The screen door slammed for the umteenth time and sis warned the boys again not to bang the damn door. I looked at her and reminded her about our childhood, and kidded that she sounded just like our mother on steamy August afternoons where you couldn’t decide to be in or out.
She laughed and asked if I needed another beer.
“Hell, yes,” I said as a cool Delta breeze kicked up the scent of honeysuckle on the back patio.
Jack, the oldest, passed his mother at the door with a slam. She looked back, stern-faced and I laughed.

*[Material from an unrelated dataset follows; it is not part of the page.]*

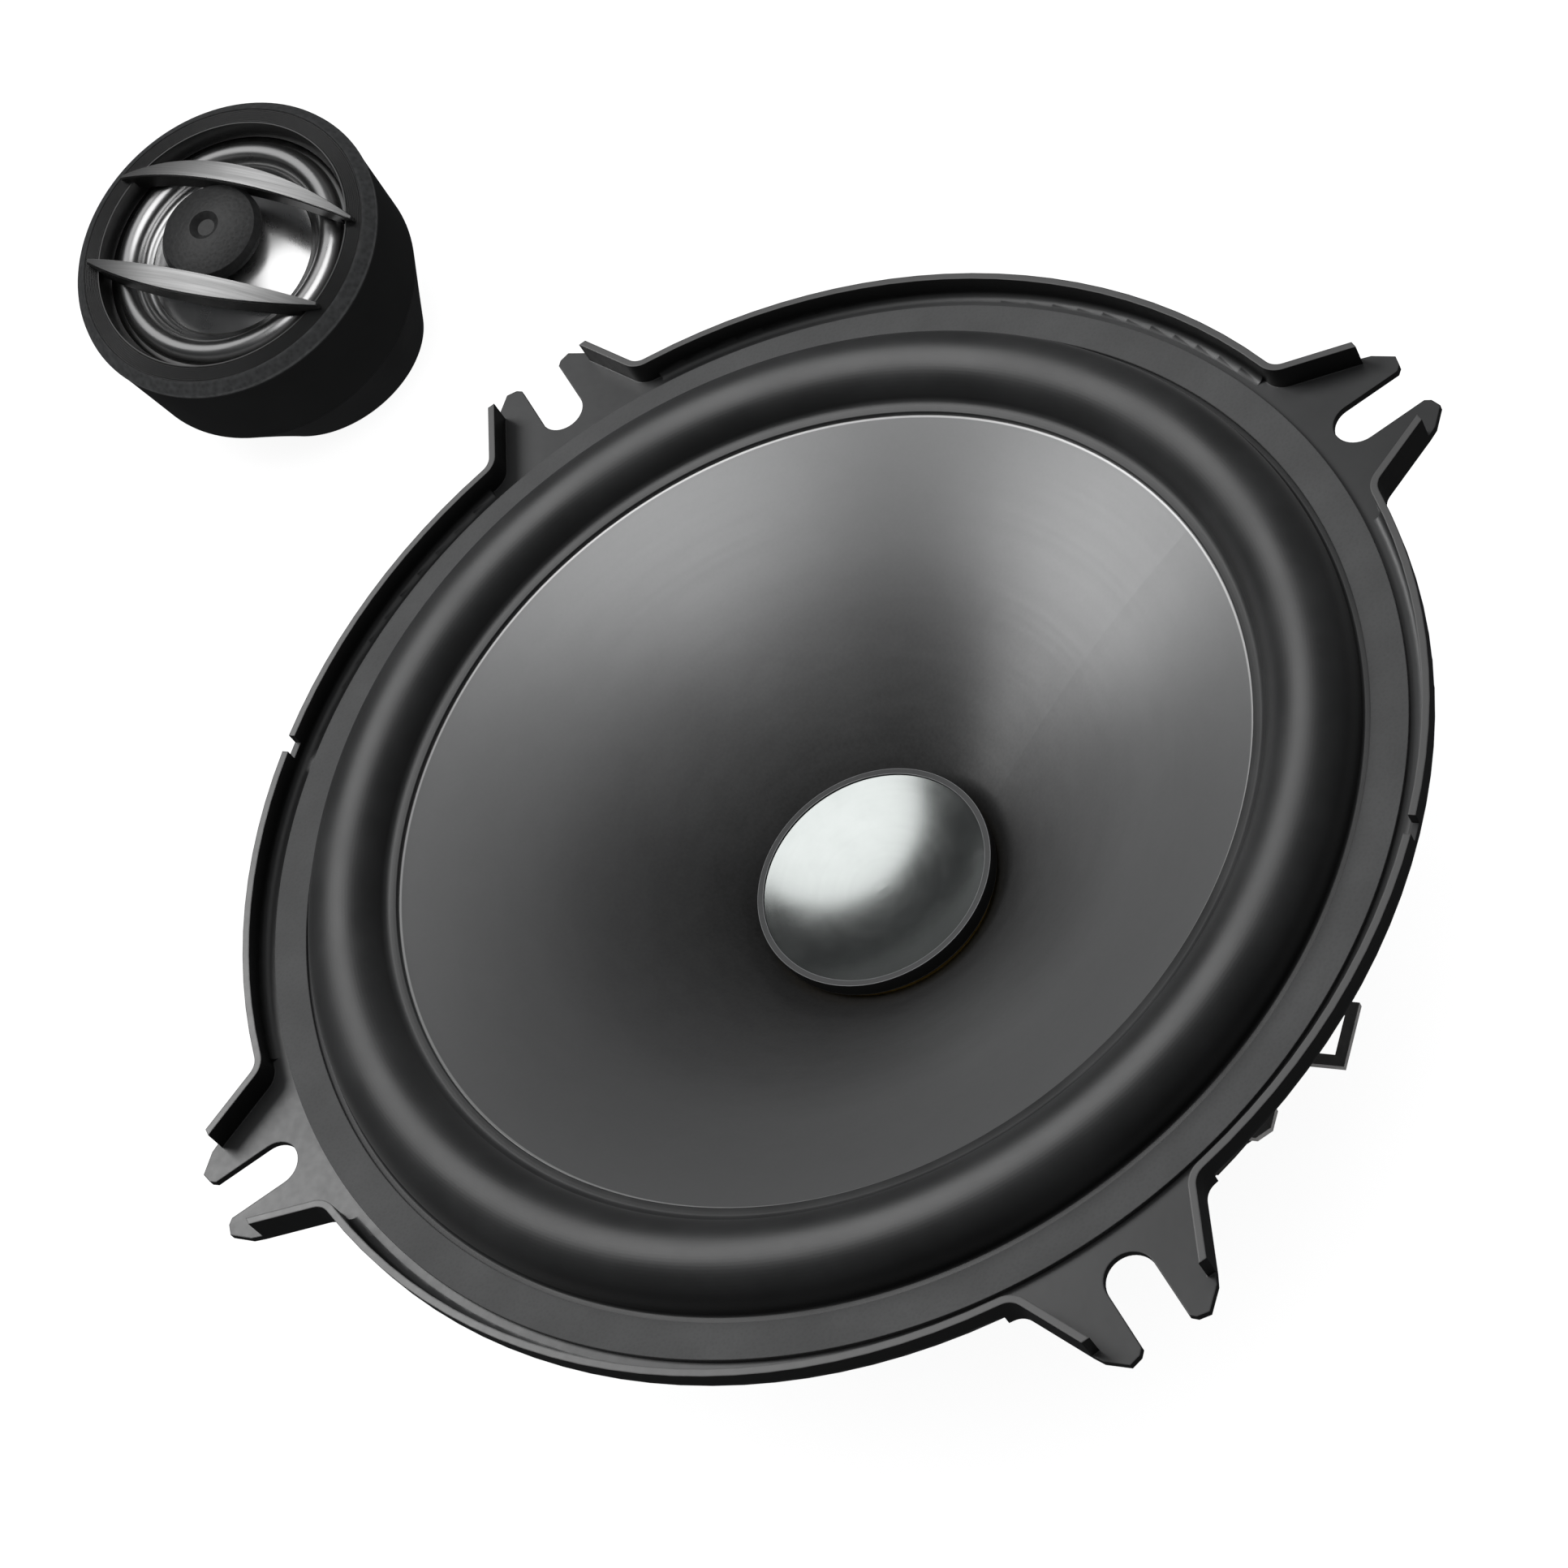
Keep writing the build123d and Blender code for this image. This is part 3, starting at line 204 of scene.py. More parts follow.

Jack, his skin as dark as mahogany, his hair bleached blond from so much time out-of-doors, stood next to my Adirondack chair and began to twist the hairs on my arm.
“Uncle Bodie, can I bring Whiskey out to play?” he asked about my Lab. “I’m going to teach him to fetch.”
“Sure, buddy.”
And the screen door slammed, Whiskey howled with joy of a dog that had boys at his beckon call.
And for an instant, there’s an odd absence of sound. Of sensation.
And it hits, like a rogue wave over rocky escarpments.
I wear Ray-Ban Wayfarers, thick, black plastic frames, polarized lenses.
Better to hide the tears.
Comments
tumbled thoughts in a silver tumbler
-Tim
sounds like a confession, almost, quite a story
Great post.
Nicely done, Thom.
he forced himself to have the vasectomy? love certainly didn't...
if it did, then it was his for her, not hers for him..!
Thanks for stopping by mu blog..
Patsy
This was really well drawn. I read it with my jaw clamping harder and harder for the indignities heaped upon him.
marc nash
Adam B @revhappiness
This is so well told Thom. What strikes me the most is the irony of the word "clipped" and the fact that most of the sentences here are clipped. That's difficult to do well, and you've done it. Great work!
"Don't want to ruin my figure." Evil and narcissistic.
Great story, Thom.
Bodie was so tangible. I could almost hear his voice.
~jon
the detail in this piece is
utterly complete and delicious.
I admire you ability to create
beliveable dialogue in your
flash fiction.
ps: good luck with the move! Maybe we can meet up for a beer in some NYC corner bar someday! Cheers.